**Raw data:**

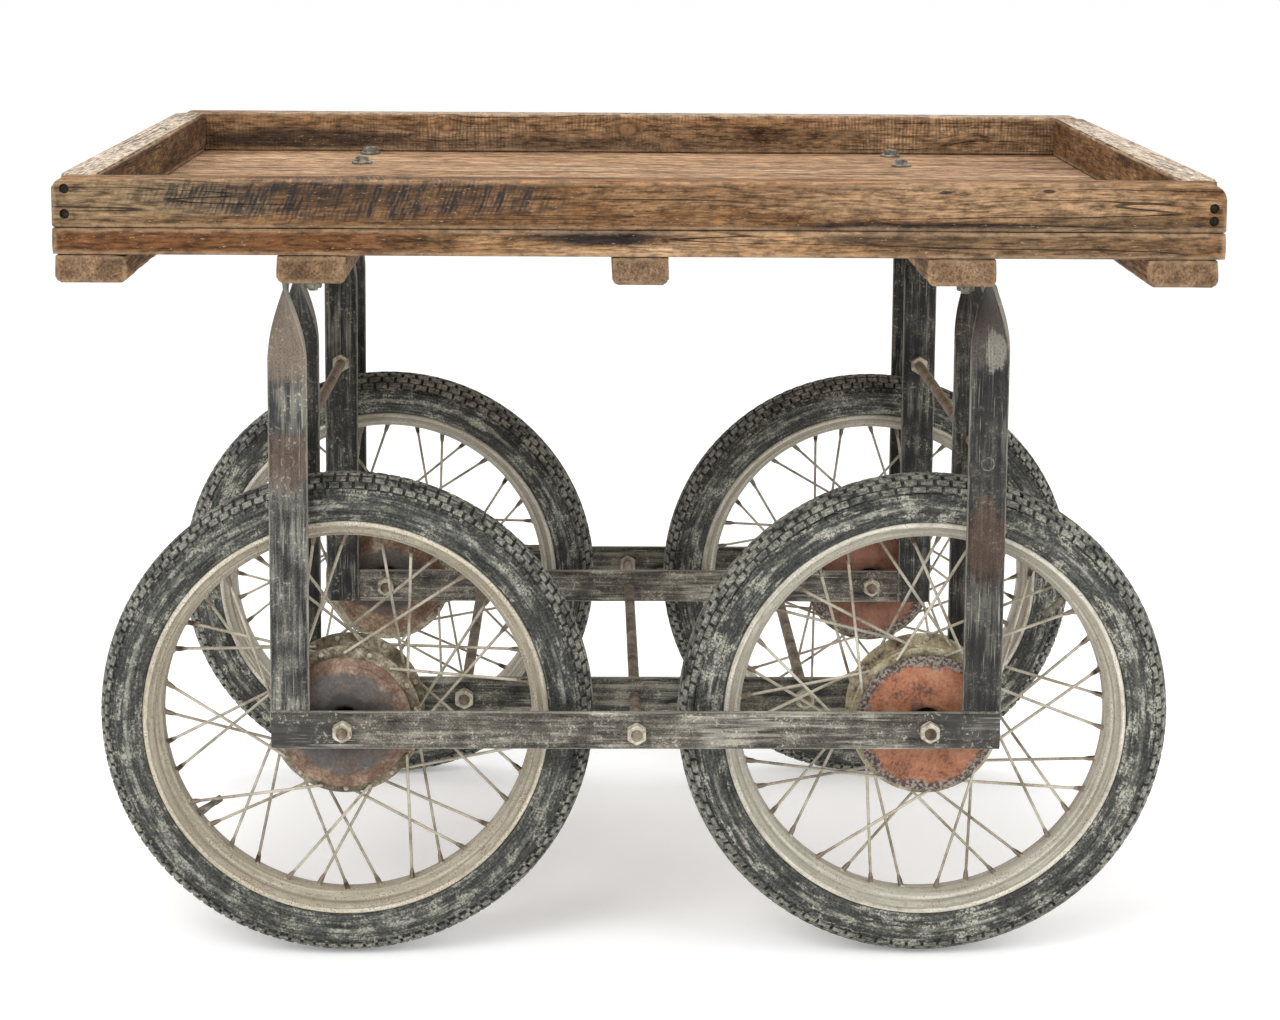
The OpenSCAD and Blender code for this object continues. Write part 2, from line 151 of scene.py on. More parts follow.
class Graph:
    """A material's node tree, built one node at a time."""

    def __init__(self, name: str) -> None:
        """Starts an empty tree in a new material."""
        self.material = bpy.data.materials.new(name)
        self.material.use_nodes = True
        self.tree = self.material.node_tree
        self.tree.nodes.clear()
        coordinates = self.node("ShaderNodeTexCoord")
        self.point = coordinates.outputs["Object"]
        self.normal = coordinates.outputs["Normal"]

    def node(
        self,
        kind: str,
        settings: Optional[dict[str, object]] = None,
        sockets: Optional[dict[Union[int, str], Link]] = None,
    ) -> bpy.types.Node:
        """Makes one node.

        Args:
            kind: The node's type name.
            settings: Its own settings, set before its sockets; "stops" fills a colour ramp.
            sockets: A value or a link for each input socket, by name or by number.

        Returns:
            The node.
        """
        made = self.tree.nodes.new(kind)
        for key, value in (settings or {}).items():
            if key == "stops":
                self._fill_ramp(made.color_ramp, value)
            else:
                setattr(made, key, value)
        for key, value in (sockets or {}).items():
            target = made.inputs[key]
            source = value.socket if isinstance(value, Value) else value
            if isinstance(source, bpy.types.NodeSocket):
                self.tree.links.new(source, target)
            else:
                target.default_value = (*source, 1.0) if target.type == "RGBA" else source
        return made

    def _fill_ramp(self, ramp: bpy.types.ColorRamp, stops: Sequence[tuple[float, Colour]]) -> None:
        """Gives a colour ramp its stops, from the lowest to the highest."""
        while len(ramp.elements) < len(stops):
            ramp.elements.new(1.0)
        for element, (place, colour) in zip(ramp.elements, stops):
            element.position = place
            element.color = (*colour, 1.0)

    def maths(self, operation: str, *numbers: Number) -> Value:
        """One Math node on one to three numbers."""
        made = self.node("ShaderNodeMath", {"operation": operation}, dict(enumerate(numbers)))
        return Value(self, made.outputs[0])

    def vectors(self, operation: str, *links: Link) -> bpy.types.Node:
        """One Vector Math node."""
        return self.node("ShaderNodeVectorMath", {"operation": operation}, dict(enumerate(links)))

    def split(self, vector: Link) -> tuple[Value, Value, Value]:
        """The three parts of a vector."""
        made = self.node("ShaderNodeSeparateXYZ", None, {0: vector})
        return tuple(Value(self, output) for output in made.outputs)

    def join(self, x: Number, y: Number, z: Number) -> bpy.types.NodeSocket:
        """A vector from three parts."""
        return self.node("ShaderNodeCombineXYZ", None, {0: x, 1: y, 2: z}).outputs[0]

    def noise(self, vector: Link, scale: float = 1.0, detail: float = 3.0, roughness: float = 0.55) -> Value:
        """Cloudy noise around one half."""
        made = self.node(
            "ShaderNodeTexNoise", None, {"Vector": vector, "Scale": scale, "Detail": detail, "Roughness": roughness}
        )
        return Value(self, made.outputs[0])

    def cells(self, vector: Link, scale: float, feature: str = "F1") -> Value:
        """The distance to the nearest of scattered points, or to the edge between their cells."""
        made = self.node("ShaderNodeTexVoronoi", {"feature": feature}, {"Vector": vector, "Scale": scale})
        return Value(self, made.outputs[0])

    def ramp(self, factor: Link, stops: Sequence[tuple[float, Colour]]) -> bpy.types.NodeSocket:
        """A colour from a factor."""
        return self.node("ShaderNodeValToRGB", {"stops": stops}, {0: factor}).outputs[0]

    def mix(self, factor: Link, under: Link, over: Link, blend: str = "MIX") -> bpy.types.NodeSocket:
        """One colour laid over another."""
        settings = {"data_type": "RGBA", "blend_type": blend, "clamp_factor": True}
        return self.node("ShaderNodeMix", settings, {0: factor, 6: under, 7: over}).outputs[2]

    def distance(self, centre: Point, reach: Point) -> Value:
        """The distance from a centre, where reach is one unit along each axis."""
        offset = self.vectors("SUBTRACT", self.point, centre).outputs[0]
        scaled = self.vectors("MULTIPLY", offset, tuple(1.0 / r for r in reach)).outputs[0]
        return Value(self, self.vectors("LENGTH", scaled).outputs["Value"])

    def arris(self, low: Point, high: Point) -> Value:
        """The distance from a point on a box's surface to the box's nearest edge."""
        middle = tuple((a + b) / 2 for a, b in zip(low, high))
        half = tuple((b - a) / 2 for a, b in zip(low, high))
        offset = self.vectors("SUBTRACT", self.point, middle).outputs[0]
        depth = self.vectors("SUBTRACT", half, self.vectors("ABSOLUTE", offset).outputs[0]).outputs[0]
        a, b, c = self.split(depth)
        return a.lesser(b).greater(a.greater(b).lesser(c))

    def surface(
        self,
        colour: Link,
        roughness: Link,
        metallic: Link = 0.0,
        height: Optional[Value] = None,
        relief: float = 0.001,
        specular: float = 0.5,
        glow: float = 0.0,
    ) -> bpy.types.Material:
        """Closes the tree with its shader.

        Args:
            colour: Base colour.
            roughness: Roughness.
            metallic: How metallic the surface is.
            height: Height of the relief, 0 to 1.
            relief: Depth in metres that a height of 1 stands for.
            specular: Specular level.
            glow: Strength of the white light it gives off.

        Returns:
            The material.
        """
        sockets = {
            "Base Color": colour, "Roughness": roughness, "Metallic": metallic, "Specular IOR Level": specular,
            "Emission Strength": glow,
        }
        if height is not None:
            sockets["Normal"] = self.node(
                "ShaderNodeBump", None, {"Strength": 1.0, "Distance": relief, "Height": height}
            ).outputs[0]
        shader = self.node("ShaderNodeBsdfPrincipled", None, sockets)
        self.node("ShaderNodeOutputMaterial", None, {"Surface": shader.outputs[0]})
        return self.material


# ---- Finishes ---------------------------------------------------------------------------------

SAW_DIRT: Colour = (0.035, 0.022, 0.016)
SAW_INK: Colour = (0.022, 0.022, 0.024)
PORE_DIRT: Colour = (0.035, 0.022, 0.015)
CRACK_BLACK: Colour = (0.018, 0.013, 0.011)
BRUISE: Colour = (0.045, 0.03, 0.022)
END_GRAIN: Colour = (0.075, 0.052, 0.036)
KNOT_DARK: Colour = (0.08, 0.04, 0.02)
KNOT_PALE: Colour = (0.3, 0.17, 0.09)
RUBBER_WORN: Colour = (0.18, 0.182, 0.155)
RIM_BRIGHT: Colour = (0.82, 0.8, 0.7)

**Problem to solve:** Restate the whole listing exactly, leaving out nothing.

**Exercise answer:**
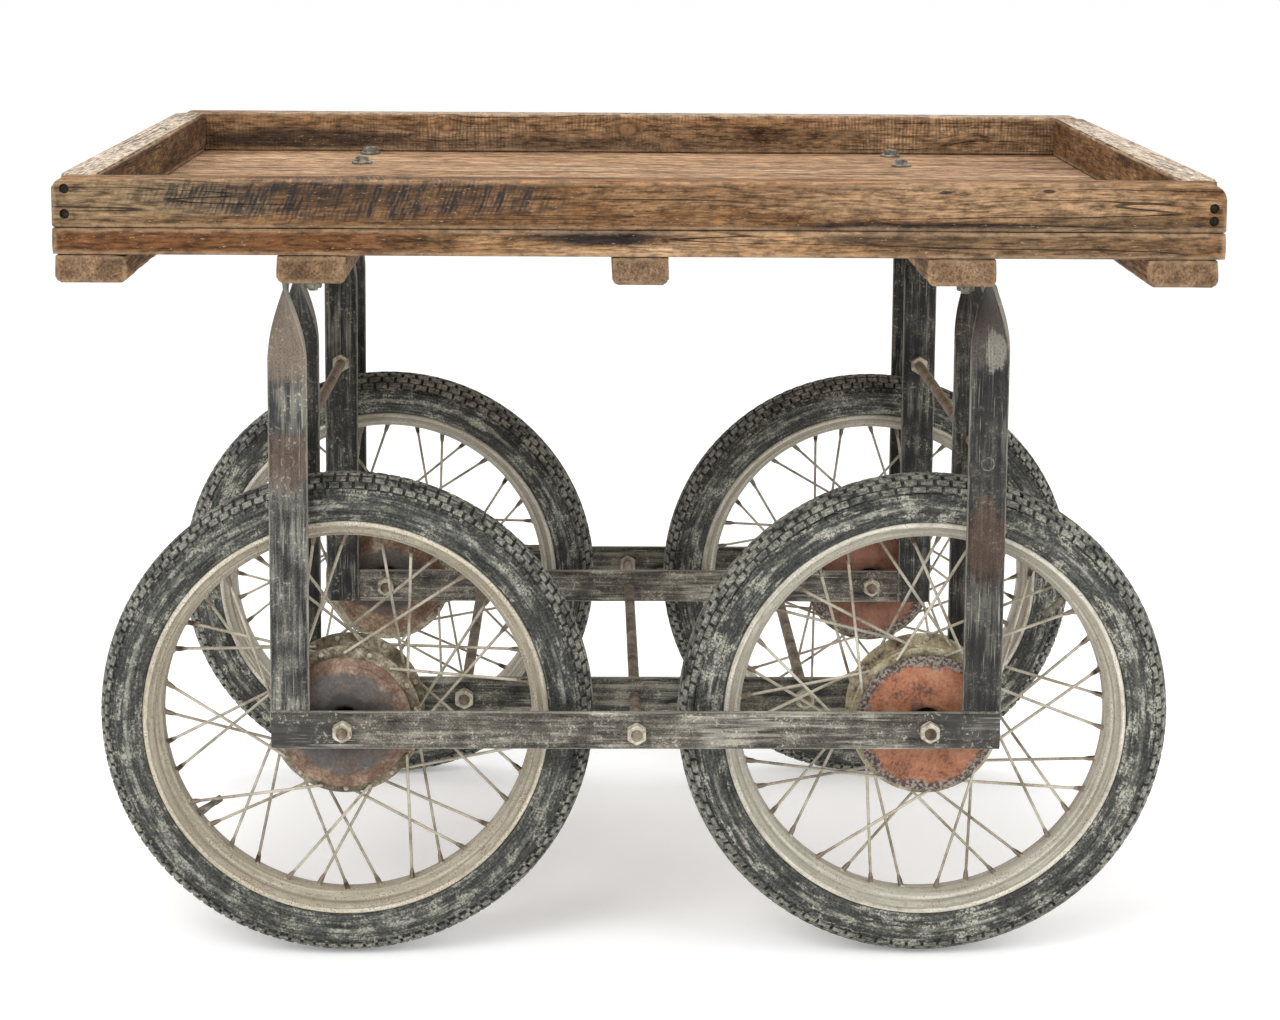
The OpenSCAD and Blender code for this object continues. Write part 2, from line 151 of scene.py on. More parts follow.
class Graph:
    """A material's node tree, built one node at a time."""

    def __init__(self, name: str) -> None:
        """Starts an empty tree in a new material."""
        self.material = bpy.data.materials.new(name)
        self.material.use_nodes = True
        self.tree = self.material.node_tree
        self.tree.nodes.clear()
        coordinates = self.node("ShaderNodeTexCoord")
        self.point = coordinates.outputs["Object"]
        self.normal = coordinates.outputs["Normal"]

    def node(
        self,
        kind: str,
        settings: Optional[dict[str, object]] = None,
        sockets: Optional[dict[Union[int, str], Link]] = None,
    ) -> bpy.types.Node:
        """Makes one node.

        Args:
            kind: The node's type name.
            settings: Its own settings, set before its sockets; "stops" fills a colour ramp.
            sockets: A value or a link for each input socket, by name or by number.

        Returns:
            The node.
        """
        made = self.tree.nodes.new(kind)
        for key, value in (settings or {}).items():
            if key == "stops":
                self._fill_ramp(made.color_ramp, value)
            else:
                setattr(made, key, value)
        for key, value in (sockets or {}).items():
            target = made.inputs[key]
            source = value.socket if isinstance(value, Value) else value
            if isinstance(source, bpy.types.NodeSocket):
                self.tree.links.new(source, target)
            else:
                target.default_value = (*source, 1.0) if target.type == "RGBA" else source
        return made

    def _fill_ramp(self, ramp: bpy.types.ColorRamp, stops: Sequence[tuple[float, Colour]]) -> None:
        """Gives a colour ramp its stops, from the lowest to the highest."""
        while len(ramp.elements) < len(stops):
            ramp.elements.new(1.0)
        for element, (place, colour) in zip(ramp.elements, stops):
            element.position = place
            element.color = (*colour, 1.0)

    def maths(self, operation: str, *numbers: Number) -> Value:
        """One Math node on one to three numbers."""
        made = self.node("ShaderNodeMath", {"operation": operation}, dict(enumerate(numbers)))
        return Value(self, made.outputs[0])

    def vectors(self, operation: str, *links: Link) -> bpy.types.Node:
        """One Vector Math node."""
        return self.node("ShaderNodeVectorMath", {"operation": operation}, dict(enumerate(links)))

    def split(self, vector: Link) -> tuple[Value, Value, Value]:
        """The three parts of a vector."""
        made = self.node("ShaderNodeSeparateXYZ", None, {0: vector})
        return tuple(Value(self, output) for output in made.outputs)

    def join(self, x: Number, y: Number, z: Number) -> bpy.types.NodeSocket:
        """A vector from three parts."""
        return self.node("ShaderNodeCombineXYZ", None, {0: x, 1: y, 2: z}).outputs[0]

    def noise(self, vector: Link, scale: float = 1.0, detail: float = 3.0, roughness: float = 0.55) -> Value:
        """Cloudy noise around one half."""
        made = self.node(
            "ShaderNodeTexNoise", None, {"Vector": vector, "Scale": scale, "Detail": detail, "Roughness": roughness}
        )
        return Value(self, made.outputs[0])

    def cells(self, vector: Link, scale: float, feature: str = "F1") -> Value:
        """The distance to the nearest of scattered points, or to the edge between their cells."""
        made = self.node("ShaderNodeTexVoronoi", {"feature": feature}, {"Vector": vector, "Scale": scale})
        return Value(self, made.outputs[0])

    def ramp(self, factor: Link, stops: Sequence[tuple[float, Colour]]) -> bpy.types.NodeSocket:
        """A colour from a factor."""
        return self.node("ShaderNodeValToRGB", {"stops": stops}, {0: factor}).outputs[0]

    def mix(self, factor: Link, under: Link, over: Link, blend: str = "MIX") -> bpy.types.NodeSocket:
        """One colour laid over another."""
        settings = {"data_type": "RGBA", "blend_type": blend, "clamp_factor": True}
        return self.node("ShaderNodeMix", settings, {0: factor, 6: under, 7: over}).outputs[2]

    def distance(self, centre: Point, reach: Point) -> Value:
        """The distance from a centre, where reach is one unit along each axis."""
        offset = self.vectors("SUBTRACT", self.point, centre).outputs[0]
        scaled = self.vectors("MULTIPLY", offset, tuple(1.0 / r for r in reach)).outputs[0]
        return Value(self, self.vectors("LENGTH", scaled).outputs["Value"])

    def arris(self, low: Point, high: Point) -> Value:
        """The distance from a point on a box's surface to the box's nearest edge."""
        middle = tuple((a + b) / 2 for a, b in zip(low, high))
        half = tuple((b - a) / 2 for a, b in zip(low, high))
        offset = self.vectors("SUBTRACT", self.point, middle).outputs[0]
        depth = self.vectors("SUBTRACT", half, self.vectors("ABSOLUTE", offset).outputs[0]).outputs[0]
        a, b, c = self.split(depth)
        return a.lesser(b).greater(a.greater(b).lesser(c))

    def surface(
        self,
        colour: Link,
        roughness: Link,
        metallic: Link = 0.0,
        height: Optional[Value] = None,
        relief: float = 0.001,
        specular: float = 0.5,
        glow: float = 0.0,
    ) -> bpy.types.Material:
        """Closes the tree with its shader.

        Args:
            colour: Base colour.
            roughness: Roughness.
            metallic: How metallic the surface is.
            height: Height of the relief, 0 to 1.
            relief: Depth in metres that a height of 1 stands for.
            specular: Specular level.
            glow: Strength of the white light it gives off.

        Returns:
            The material.
        """
        sockets = {
            "Base Color": colour, "Roughness": roughness, "Metallic": metallic, "Specular IOR Level": specular,
            "Emission Strength": glow,
        }
        if height is not None:
            sockets["Normal"] = self.node(
                "ShaderNodeBump", None, {"Strength": 1.0, "Distance": relief, "Height": height}
            ).outputs[0]
        shader = self.node("ShaderNodeBsdfPrincipled", None, sockets)
        self.node("ShaderNodeOutputMaterial", None, {"Surface": shader.outputs[0]})
        return self.material


# ---- Finishes ---------------------------------------------------------------------------------

SAW_DIRT: Colour = (0.035, 0.022, 0.016)
SAW_INK: Colour = (0.022, 0.022, 0.024)
PORE_DIRT: Colour = (0.035, 0.022, 0.015)
CRACK_BLACK: Colour = (0.018, 0.013, 0.011)
BRUISE: Colour = (0.045, 0.03, 0.022)
END_GRAIN: Colour = (0.075, 0.052, 0.036)
KNOT_DARK: Colour = (0.08, 0.04, 0.02)
KNOT_PALE: Colour = (0.3, 0.17, 0.09)
RUBBER_WORN: Colour = (0.18, 0.182, 0.155)
RIM_BRIGHT: Colour = (0.82, 0.8, 0.7)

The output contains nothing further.